Wussten Sie, dass der 28. August 1951 ein Dienstag war? Der 22-jährige Sohn von Deniz Güneyce, Baris, weiß es. Gerade hat der schüchterne Mann seine Ausbildung zum Metallverarbeiter abgeschlossenen. Doch weil er an einer milden Form des Autismus leidet, hat er besondere Begabungen: Baris kann nach kurzem Nachdenken den Wochentag zu nahezu jedem beliebigen Datum sagen, löst Knobelwürfel wie den "Rubik’s Cube" in kürzester Zeit oder spielt am Klavier die Filmmusik der "Wunderbaren Welt der Amelie" perfekt nach - ohne Noten, nur vom Hören. Nicht nur mit dem Klavierspielen könnte für den jungen Mann aber bald Schluss sein. Ohne passendes Angebot droht der wegen seiner Erkrankung von der Mutter abhängige Baris gemeinsam mit ihr in ein Heim für Wohnungslose zu kommen. Alles nur wegen eines fatalen Tags.

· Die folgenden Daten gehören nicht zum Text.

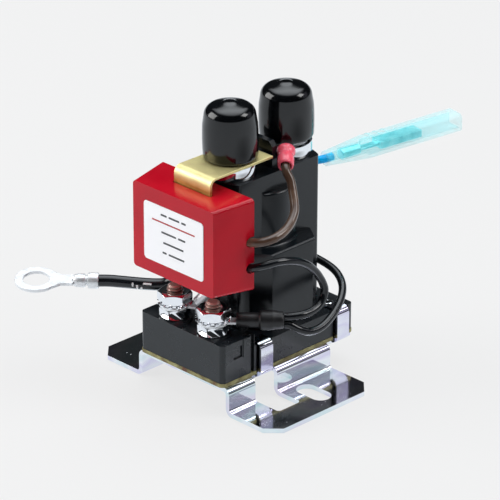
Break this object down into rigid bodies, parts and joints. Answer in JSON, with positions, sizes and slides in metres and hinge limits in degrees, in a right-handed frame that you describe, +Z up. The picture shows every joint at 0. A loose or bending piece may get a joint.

Die Welt der Güneyces war bis zum Oktober 2013 noch völlig in Ordnung. Die 46-jährige Alleinerziehende hatte damals einen festen Job als Frisörin und Visagistin. Daneben kümmerte sie sich um ihre beiden Söhne Burak – der demnächst ein Studium beginnen will – und Baris. Das Leben der Familie ist hart, aber glücklich. Deniz Güneyce betont, dass sie damals nicht einen Tag von der Hilfe anderer Menschen abhängig war. "Ich bin halt eine schwäbische Türkin", sagt sie stolz.

Kündigung im Briefkasten

Doch dann springt Deniz Günaydin an jenem Schicksaltag eine Katze vors Motorrad. Sie weicht aus, wird schwer verletzt. Monatelang muss sie im Krankenhaus liegen, ein Beim ist gelähmt. Es dauerte weitere Monate bis sie sich, erst im Rollstuhl, später mit Krücken, wieder einigermaßen bewegen kann. Trotzdem verliert sie ihren Job und nicht nur das: Wegen dem Unfall stürzt Deniz Güneyce in die größte Krise ihres Lebens. Sie fühlt sich ans Bett gefesselt, hat Angst um ihre Zukunft. Im Dauer-Delirium vergisst sie dann, sich um staatliche Hilfen wie Arbeitslosengeld zu kümmern. Kurze Zeit, nachdem sie wieder in ihre eigene Wohnung darf, landet daher die Kündigung im Briefkasten. Wenn Deniz Güneyce nicht bis zum 15. September einen Ersatz findet, wird die Stadt Friedrichshafen sie und ihren Sohn wohl in einer Obdachlosenunterkunft unterbringen.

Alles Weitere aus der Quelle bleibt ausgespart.